Cole drove her through Chicago with both hands on the wheel and almost nothing to say.

The city slid by in wet streaks, river light and brake lights and windows full of people living ordinary evenings Avery suddenly envied with her whole body.

“Who is Victor Soren?” she asked.

Cole’s jaw moved once.

It was too small to be a reaction unless you were already looking for one.

“Why do you know that name?” he said.

“I do not,” Avery said.

“You just told me I should.”

For a few blocks, only the tires answered.

Then Cole said Soren had been Damien’s uncle’s partner, the patient architect behind the organization Damien now controlled.

He said Soren had stepped back in public, which Avery had already learned was the kind of phrase men used when they meant a snake had gone under the floorboards.

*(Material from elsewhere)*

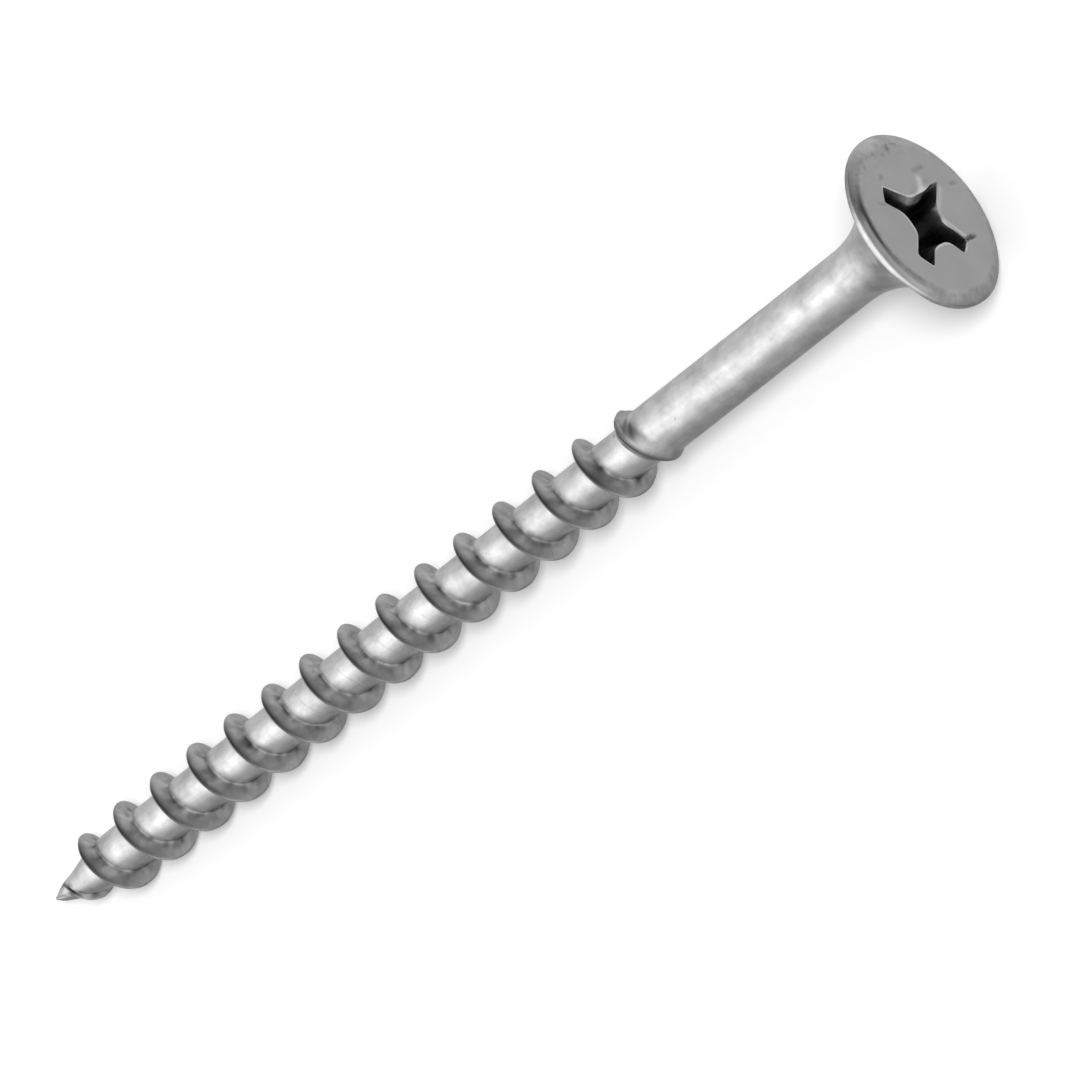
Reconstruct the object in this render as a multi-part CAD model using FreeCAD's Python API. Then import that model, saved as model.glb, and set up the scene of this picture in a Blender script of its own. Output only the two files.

He said Sal Caruso, the man who stole the letters, had always belonged to Soren.

Avery looked out at the rain and thought of Eli’s small hand in hers.

“So Soren broke us apart,” she said.

Cole did not answer quickly.

“Soren built the man Damien became,” he said.

The safe house was a narrow Pilsen brownstone with nothing on the outside to warn the world what kind of fear had been carried inside.

Damien was sitting at the end of a table beneath a wall of maps, his left hand wrapped in gauze and a thin cut drying along his hairline.

The sight of him alive hit Avery so hard she got angry at it.

“You went through a window?” she asked.

“Someone else came through it first,” Damien said.

“We disagreed about direction.”

It was the kind of answer a man gave when he did not want to admit he had nearly died.

Avery pulled out a chair and sat down.

“Tell me about Soren.”

The room changed.

Three men along the far wall shifted their weight, and Cole went still behind her in a way that made Avery’s skin prickle.

Damien looked from her to Cole, then back again.

“Soren arranged the letters,” he said.